A lógica regional das subsidiárias levava a ingerência até mesmo à política local – prefeitos e parlamentares de cada estado tinham por hábito indicar dirigentes das subsidiárias da Eletrobras em seus redutos eleitorais. Agora, com a privatização, tudo isso deveria ficar para trás, lembrou Santana.

Operação em risco, alerta especialista
Crítica da privatização da Eletrobras, Clarice Ferraz, professora da UFRJ e diretora do Instituto Ilumina, que se dedica a debater o setor elétrico, alerta que a incorporação de Furnas poderá ter efeitos negativos para a operação e, portanto, para a segurança do abastecimento de eletricidade.

Na visão da especialista, por trás do argumento de que a reestruturação organizacional busca maior eficiência, está a intenção de fazer cortes de pessoal para melhorar os resultados financeiros da companhia. O risco é que os cortes levem, além de cargos burocráticos que eventualmente sejam redundantes, técnicos operacionais com larga experiência.

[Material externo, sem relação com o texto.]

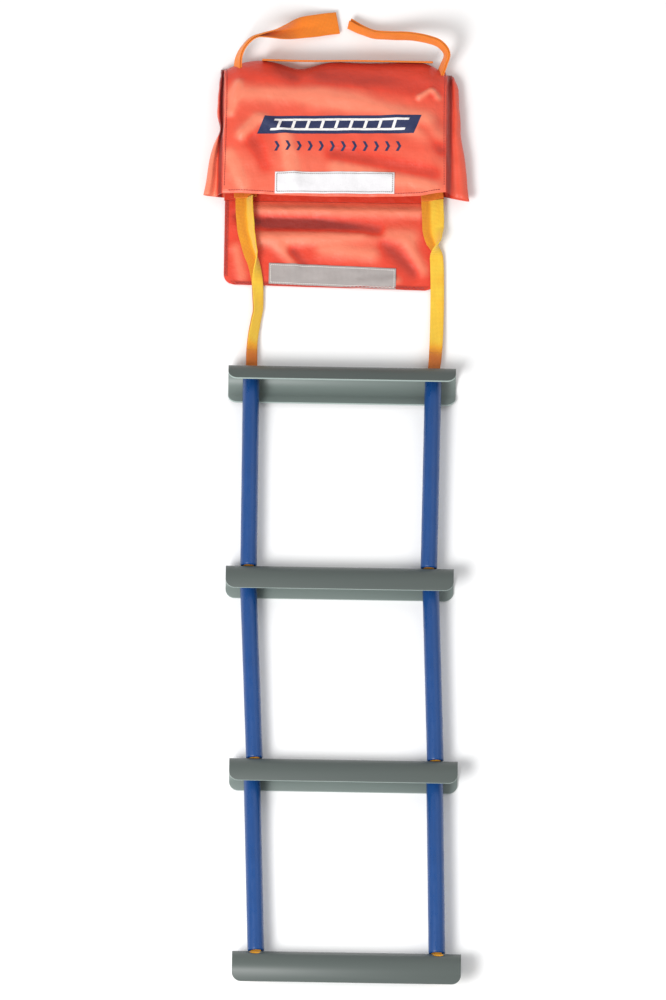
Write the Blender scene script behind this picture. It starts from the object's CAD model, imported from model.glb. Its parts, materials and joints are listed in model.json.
import json
import math

import bpy
from bpy.props import FloatProperty, FloatVectorProperty, IntProperty, PointerProperty
from bpy.types import Operator, Panel, PropertyGroup
from mathutils import Matrix, Vector, noise


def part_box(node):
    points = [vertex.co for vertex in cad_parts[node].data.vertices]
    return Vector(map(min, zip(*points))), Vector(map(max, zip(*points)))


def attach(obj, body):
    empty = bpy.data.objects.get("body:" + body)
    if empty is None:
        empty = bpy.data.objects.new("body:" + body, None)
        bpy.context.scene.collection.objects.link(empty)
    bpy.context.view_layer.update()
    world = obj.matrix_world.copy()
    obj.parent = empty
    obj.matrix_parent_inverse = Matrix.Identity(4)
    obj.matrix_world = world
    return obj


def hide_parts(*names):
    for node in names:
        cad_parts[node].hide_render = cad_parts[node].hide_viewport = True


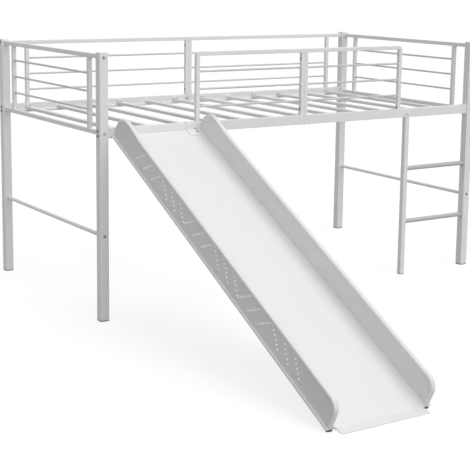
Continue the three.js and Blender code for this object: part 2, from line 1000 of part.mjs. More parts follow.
for (const corner of corners) {
  addPart(`post_${corner.name}`, corner.place(postSolid(corner.back)), finish.paint);
  addPart(`post_cap_${corner.name}`, corner.place(footCapSolid()), finish.plastic);
  addPart(`rail_bolts_${corner.name}`, corner.place(railBolts()), finish.steel);
  addPart(`bolt_end_top_${corner.name}`, corner.place(postBolt(endBoltZ)), finish.steel);
  addPart(`bolt_end_bottom_${corner.name}`, corner.place(postBolt(level.endBottomTube)), finish.steel);
  addPart(`bolt_stretcher_${corner.name}`, corner.place(postBolt(level.stretcher)), finish.steel);
}

for (const side of sides) {
  addPart(`end_frame_${side.name}`, side.place(endFrameSolid()), finish.paint);
  addPart(`end_stretcher_${side.name}`, side.place(stretcherSolid()), finish.paint);
  addPart(`front_guard_${side.name}`, side.place(frontGuardSolid()), finish.paint);
  addPart(`back_guard_${side.name}`, side.place(mirrorY(backGuardSolid())), finish.paint);
  addPart(`bolt_guard_back_${side.name}`, side.place(guardTopBolt()), finish.steel);
}

const railWithSleeve = railHalf().add(railSleeve());
addPart('front_rail_left', railWithSleeve, finish.paint);
addPart('front_rail_right', mirrorX(railHalf()), finish.paint);
addPart('back_rail_left', mirrorY(railWithSleeve), finish.paint);
addPart('back_rail_right', mirrorX(mirrorY(railHalf())), finish.paint);

const slatPitch = (bedLength - 2 * slat.endInset) / (slat.count - 1);
for (let i = 0; i < slat.count; i += 1) {
  const number = i + 1;
  const x = slat.endInset + i * slatPitch;
  const isPlain = number % slat.plainEvery === slat.firstPlain;
  addPart(`slat_${String(number).padStart(2, '0')}`, slatSolid(x, isPlain), finish.paint);
}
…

– É basicamente uma operação financeira em detrimento da segurança do abastecimento. Quando a Eletrobras faz esse movimento, quer pretexto para mandar mais gente embora – afirmou Clarice, acrescentando que outro risco é que haja redução nos investimentos em laboratórios.

A diretora do Instituto Ilumina também teme que a lógica regional e local da operação seja comprometida com a incorporação. Segundo Clarice, isso é essencial para a segurança da operação e para a integração do sistema elétrico. O risco seria haver mais incidentes que levem a interrupções no fornecimento de eletricidade.

Conciliação em disputa
Com a mudança de orientação do governo federal, desde 2023, há atualmente uma disputa entre o governo e a direção atual da Eletrobras. O Executivo argumenta que o modelo de desestatização da companhia limitou o poder decisório da União, que detém 42,6% das ações da empresa, e recorreu ao STF para aumentar sua participação.

Em dezembro, o ministro do STF Nunes Marques determinou que a União e a Eletrobras tentem resolver o impasse por meio de uma conciliação, com prazo de negociação de 90 dias.